The show notes at the DL.TV website should solve that problem.


----------



## richsadams (Jan 4, 2003)

Chew said:


> The show notes at the DL.TV website should solve that problem.


 Oh sure...a whole _other _ step in my routine.


----------



## narnia777 (Jan 12, 2003)

It worked! I downloaded a bunch of programs to the computer and deleted them from the Tivo and now DL downloaded, 4 back eps and current ep. 

Don't let your hard drive to fill up if you want tivo cast or amazon stuff.

Jim


----------



## Nalez (Mar 1, 2002)

TiVoStephen said:


> Hi folks,
> 
> Sorry for the delays in publishing DL.TV and CrankyGeeks; both companies are getting used to working with each other. Starting this week and moving forward, our goal is to be no more than one day behind original publication date. (By the time your DVR downloads it, it may be two days behind.)
> 
> Dale, thanks for the suggestions and the reminder about your thoughtful position -- I owe you a longer reply but don't have enough time at the moment.


Hey Stephen, How about diggnation? The concent a bit "rough" for the tivo croud?

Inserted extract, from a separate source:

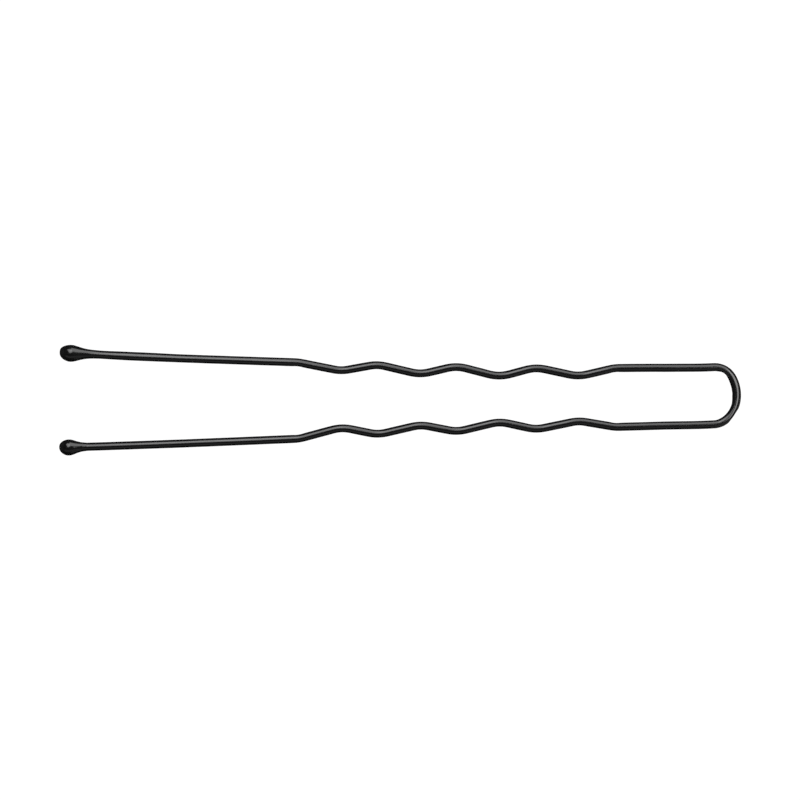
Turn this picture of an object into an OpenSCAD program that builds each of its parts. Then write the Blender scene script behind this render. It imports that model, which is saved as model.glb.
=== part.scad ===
// Wavy hair pin with ball tips. The wire lies along X, with its bow at +X and its tips at -X.
// +Y is the upper leg, +Z is up, and the origin is under the middle of the pin, on the surface it lies on.

/* [Pin] */
// Overall length, from the bow's outer side to the end of the longer leg's ball tip
pin_l = 76; // [60:0.5:90]
// Diameter of the wire over its lacquer
wire_d = 0.92; // [0.8:0.02:1.2]
// Thickness of the black lacquer on the steel
lacquer_t = 0.04; // [0.03:0.005:0.06]

/* [Bow] */
// Width of the bow between the wire's centrelines, where its sides run straight
bow_w = 6.36; // [5.4:0.02:7.2]
// Centreline radius of the bow's two corners
bow_corner_r = 2.3; // [1.4:0.1:2.6]
// Centreline radius of the flatter arc that closes the bow
bow_crown_r = 3.9; // [3.7:0.1:6]

/* [Waves] */
// From the bow's outer side to the first outward bend of the legs
shoulder_l = 14.08; // [13:0.02:18]
// Distance along the pin from one outward bend to the next
wave_pitch = 8.8; // [8:0.1:10]
// Distance from an outward bend to the inward bend that follows it, towards the tips
wave_lag = 4.05; // [3.4:0.05:5]
// Width between the legs where the runs meet at each outward bend, from the bow on
crest_w = [6.54, 6.94, 7.34, 7.82]; // [6:0.02:10]
// Width between the legs where the runs meet at each inward bend, from the bow on
waist_w = [4.94, 4.96, 5.6, 6.28]; // [4:0.02:7]
// Centreline radius of every bend in the legs
bend_r = 4.76; // [2:0.02:6]
// How much smaller the wire's radius is in a bend, where forming draws it
bend_draw = 0.008; // [0.008:0.001:0.012]

/* [Tines] */
// Width between the legs where the waves end and the straight tines begin
tine_w = 8.5; // [7.6:0.02:12]
// Angle at which each tine leaves the pin's middle line
splay = 2.14; // [0:0.02:6]

/* [Ball tips] */
// Diameter of the upper leg's ball
upper_ball_d = 1.9; // [1.6:0.02:2.6]
// Length of the upper leg's tip, from its thin edge to the end of the ball
upper_tip_l = 3.45; // [2.6:0.05:5]
// How much shorter the upper leg is than the lower leg, at the tips
upper_short = 0.12; // [0:0.02:1]
// Diameter of the lower leg's ball
lower_ball_d = 1.8; // [1.6:0.02:2.6]
// Length of the lower leg's tip, from its thin edge to the end of the ball
lower_tip_l = 2.9; // [2.6:0.05:5]
// Angle at which each ball leans outwards from its wire
tip_lean = 2; // [0:0.1:2.4]
// Thickness of a tip at its thin edge
tip_edge_t = 0.05; // [0.05:0.01:0.1]
// From a wire's end to the end of the ball over it
tip_cover = 0.9; // [0.6:0.05:1.2]

/* [Flexing joints] */
// From the bow's outer side to the point about which each leg flexes
flex_l = 8.5; // [7.5:0.1:10]
// How far the radius of the round end at that point is over the wire's radius
knuckle_over = 0.14; // [0.1:0.01:0.3]
// Clearance between a leg's round end and the bow's hollow end
knuckle_gap = 0.03; // [0.02:0.005:0.06]

/* [Hidden] */
$fn = 48;
UPPER = 1;
LOWER = -1;

bow_x = pin_l / 2;
outer_r = wire_d / 2;
core_r = outer_r - lacquer_t;
wire_z = max(upper_ball_d, lower_ball_d) / 2;

// The bow's outline: a crown arc, centred on the middle line, between two tighter corners
crown_x = bow_x - outer_r - bow_crown_r;
corner_reach = bow_crown_r - bow_corner_r;
crown_a = asin((bow_w / 2 - bow_corner_r) / corner_reach);
corner_a = 90 - crown_a;
corner_x = crown_x + corner_reach * cos(crown_a);
corner_y = bow_w / 2 - bow_corner_r;

flex_x = bow_x - flex_l;
knuckle_r = outer_r + knuckle_over;

// How far a bend runs on inside the straight wire at each end, how far inside its ball a tip's cone ends,
// and how far cutters pass their work
lap = 0.05;
tuck = 0.01;
past = 1;

// Where a leg's runs meet, from its flexing point to the end of its wire
function crest_x(i) = bow_x - shoulder_l - i * wave_pitch;
function tip_x(side) = -bow_x + (side == UPPER ? upper_short : 0);
function wire_end_x(side) = tip_x(side) + tip_cover;
function leg_points(side) =
    let (last = len(crest_w), tine_x = crest_x(last))
    concat(
        [[flex_x, side * bow_w / 2]],
        [for (i = [0 : last - 1], p = [[crest_x(i), crest_w[i]], [crest_x(i) - wave_lag, waist_w[i]]])
            [p[0], side * p[1] / 2]],
        [[tine_x, side * tine_w / 2]],
        [[wire_end_x(side), side * (tine_w / 2 + (tine_x - wire_end_x(side)) * tan(splay))]]);

// Heading of the run from point i to the next, turn at point i, and what the bend there takes off a run
function heading(p, i) = atan2(p[i + 1][1] - p[i][1], p[i + 1][0] - p[i][0]);
function wrapped(a) = a - 360 * round(a / 360);
function turn(p, i) = wrapped(heading(p, i) - heading(p, i - 1));
function inner_point(p, i) = i > 0 && i < len(p) - 1;
function take_off(p, i) = inner_point(p, i) ? bend_r * tan(abs(turn(p, i)) / 2) : 0;
function ahead(a) = [cos(a), sin(a)];

// A straight length of round wire from a point, at a heading, started back and run on by the given amounts
module run(from, a, l, r, back = 0, on = 0) {
    translate([from[0], from[1], wire_z])
        rotate([0, 0, a])
            rotate([0, 90, 0])
                translate([0, 0, -back])
                    cylinder(r = r, h = l + back + on);
}

// A round wire bent about a centre, from one polar angle through a sweep
module bend(centre, a, sweep, centreline_r, r, lapped = 0) {
    lap_a = lapped / centreline_r * 180 / PI;
    translate([centre[0], centre[1], wire_z])
        rotate([0, 0, a - lap_a])
            rotate_extrude(angle = sweep + 2 * lap_a)
                translate([centreline_r, 0])
                    circle(r = r);
}

// One run of a leg, between the bends at its two ends
module leg_run(p, i, r, back = 0, on = 0) {
    a = heading(p, i);
    start = p[i] + take_off(p, i) * ahead(a);
    l = norm(p[i + 1] - p[i]) - take_off(p, i) - take_off(p, i + 1);
    run(start, a, l, r, back, on);
}

// The bend of a leg at one point, drawn a little thinner than the runs
module leg_bend(p, i, r) {
    a = heading(p, i - 1);
    t = turn(p, i);
    centre = p[i] - take_off(p, i) * ahead(a) + bend_r * ahead(a + 90 * sign(t));
    first = a - 90 * sign(t) + min(t, 0);
    bend(centre, first, abs(t), bend_r, r - bend_draw, lap);
}

// A whole leg's wire at a given radius, from beyond its flexing point, both its ends run on by an amount
module leg_form(side, r, on = 0) {
    p = leg_points(side);
    last = len(p) - 2;
    for (i = [0 : last])
        leg_run(p, i, r, i == 0 ? knuckle_r + on : 0, i == last ? on : 0);
    for (i = [1 : last])
        leg_bend(p, i, r);
}

// All that lies on the bow's side of a leg's round end
module beyond_knuckle(side) {
    reach = 2 * (knuckle_r + past);
    translate([flex_x, side * bow_w / 2, wire_z])
        difference() {
            translate([0, -reach / 2, -reach / 2])
                cube([reach, reach, reach]);
            cylinder(r = knuckle_r, h = reach + past, center = true);
        }
}

// The bow's wire at a given radius, its two ends run on by an amount past the flexing points
module bow_form(r, on = 0) {
    bend([crown_x, 0], -crown_a, 2 * crown_a, bow_crown_r, r);
    for (side = [UPPER, LOWER]) {
        corner_from = side == UPPER ? crown_a : -crown_a - corner_a;
        bend([corner_x, side * corner_y], corner_from, corner_a, bow_corner_r, r - bend_draw, lap);
        run([flex_x, side * bow_w / 2], 0, corner_x - flex_x, r, on);
    }
}

// The room for the legs' round ends in the bow's hollow ends
module knuckle_room() {
    for (side = [UPPER, LOWER])
        translate([flex_x, side * bow_w / 2, wire_z])
            cylinder(r = knuckle_r + knuckle_gap, h = wire_d + 2 * past, center = true);
}

// A dipped tip: a ball and the cone that thins from it to an edge on the wire, with the wire's blind bore
module ball_tip(side, ball_d, tip_l) {
    p = leg_points(side);
    last = len(p) - 2;
    a = heading(p, last);
    ball_r = ball_d / 2;
    ball_at = tip_l - ball_r;
    edge_r = outer_r + tip_edge_t;
    far = norm([ball_at, edge_r]);
    flare = asin(ball_r / far) - atan(edge_r / ball_at);
    cone_l = sqrt(far * far - ball_r * ball_r) * cos(flare);
    edge_at = p[last + 1] - (tip_l - tip_cover) * ahead(a);
    difference() {
        translate([edge_at[0], edge_at[1], wire_z])
            rotate([0, 0, a - side * tip_lean])
                rotate([0, 90, 0])
                    union() {
                        translate([0, 0, ball_at])
                            sphere(r = ball_r);
                        cylinder(r1 = edge_r, r2 = ball_r * cos(flare) - tuck, h = cone_l);
                    }
        leg_run(p, last, outer_r);
    }
}

module steel() { color([0.46, 0.45, 0.43]) children(); }
module lacquer() { color([0.06, 0.06, 0.06]) children(); }
module tip_resin() { color([0.03, 0.03, 0.03]) children(); }

module bow_wire() {
    steel() difference() {
        bow_form(core_r);
        knuckle_room();
    }
}
module bow_lacquer() {
    lacquer() difference() {
        bow_form(outer_r);
        bow_form(core_r, past);
        knuckle_room();
    }
}

module leg_wire(side) {
    steel() difference() {
        leg_form(side, core_r);
        beyond_knuckle(side);
    }
}
module leg_lacquer(side) {
    lacquer() difference() {
        leg_form(side, outer_r);
        leg_form(side, core_r, past);
        beyond_knuckle(side);
    }
}

module upper_leg_wire() { leg_wire(UPPER); }
module upper_leg_lacquer() { leg_lacquer(UPPER); }
module lower_leg_wire() { leg_wire(LOWER); }
module lower_leg_lacquer() { leg_lacquer(LOWER); }
module upper_ball_tip() { tip_resin() ball_tip(UPPER, upper_ball_d, upper_tip_l); }
module lower_ball_tip() { tip_resin() ball_tip(LOWER, lower_ball_d, lower_tip_l); }

bow_wire();
bow_lacquer();
upper_leg_wire();
upper_leg_lacquer();
lower_leg_wire();
lower_leg_lacquer();
upper_ball_tip();
lower_ball_tip();
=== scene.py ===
"""Looks of a wavy hair pin: one lacquered spring wire in a U, with a dipped drop on each end.

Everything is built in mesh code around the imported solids, in their frame: the wire lies along X, the bow is
at +X, the upper leg is at +Y and the surface under the pin is at Z = 0. Sizes are in millimetres until a
mesh is written.
"""

import logging
import math
from dataclasses import dataclass
from enum import Enum
from typing import Iterable

import bpy
import numpy as np
from mathutils import Matrix, Vector


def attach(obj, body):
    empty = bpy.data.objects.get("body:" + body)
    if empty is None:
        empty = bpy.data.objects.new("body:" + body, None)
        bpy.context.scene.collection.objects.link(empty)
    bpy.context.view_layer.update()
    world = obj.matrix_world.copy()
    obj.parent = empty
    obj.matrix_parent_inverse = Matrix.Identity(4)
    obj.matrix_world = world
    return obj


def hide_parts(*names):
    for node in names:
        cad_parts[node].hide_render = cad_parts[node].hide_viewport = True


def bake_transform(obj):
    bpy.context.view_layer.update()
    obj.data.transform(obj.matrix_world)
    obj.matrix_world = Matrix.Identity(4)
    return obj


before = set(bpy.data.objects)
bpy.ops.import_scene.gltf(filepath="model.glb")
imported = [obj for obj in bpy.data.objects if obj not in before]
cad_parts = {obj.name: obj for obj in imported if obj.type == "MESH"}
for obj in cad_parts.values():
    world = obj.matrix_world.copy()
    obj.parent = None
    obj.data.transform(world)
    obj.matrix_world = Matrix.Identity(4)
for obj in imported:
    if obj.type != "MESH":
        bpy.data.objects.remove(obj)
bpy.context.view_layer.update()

MM = 0.001
PLACE = "wire_place"
RUB = "rub"
BAKE_MAP = "OFBake"
INSIDE, OUTSIDE = 0.0, math.pi

Spot = tuple[float, float]
Colour = tuple[float, float, float, float]
Socket = bpy.types.NodeSocket
Value = Socket | float | Colour
Object = bpy.types.Object
log = logging.getLogger("hair_pin")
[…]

Thats the other one I would love to see on tivocast.

a thousand thank you's for getting these two. I no longer need to get my media PC working again.


----------



## narnia777 (Jan 12, 2003)

Get Leo Laporte's The Lab on Tivo 

Right now it's only aired in Canada and Aus. Tivo would be a start until a cable network picks them up.

Jim


----------



## richsadams (Jan 4, 2003)

narnia777 said:


> Get Leo Laporte's The Lab on Tivo
> 
> Right now it's only aired in Canada and Aus. Tivo would be a start until a cable network picks them up.
> 
> Jim


 Always enjoyed Leo's work...clear back to TechTV. :up:


----------



## MrMike6by9 (Apr 16, 2007)

richsadams said:


> Always enjoyed Leo's work...clear back to TechTV. :up:


You're a late comer or do you remember Leo as "Dev Null" on that MSNBC show "The Site" with Soledad O'Brian? My experience with Leo goes back to when he and John C. Dvorak had a radio show ... remember radio


----------



## 20TIL6 (Sep 7, 2006)

Add me to the list. This content is great. I really enjoy crankygeeks. I remember reading Dvorak columns back in the early 90's. I don't know of anyone that brings a better dry wit to tech than he does.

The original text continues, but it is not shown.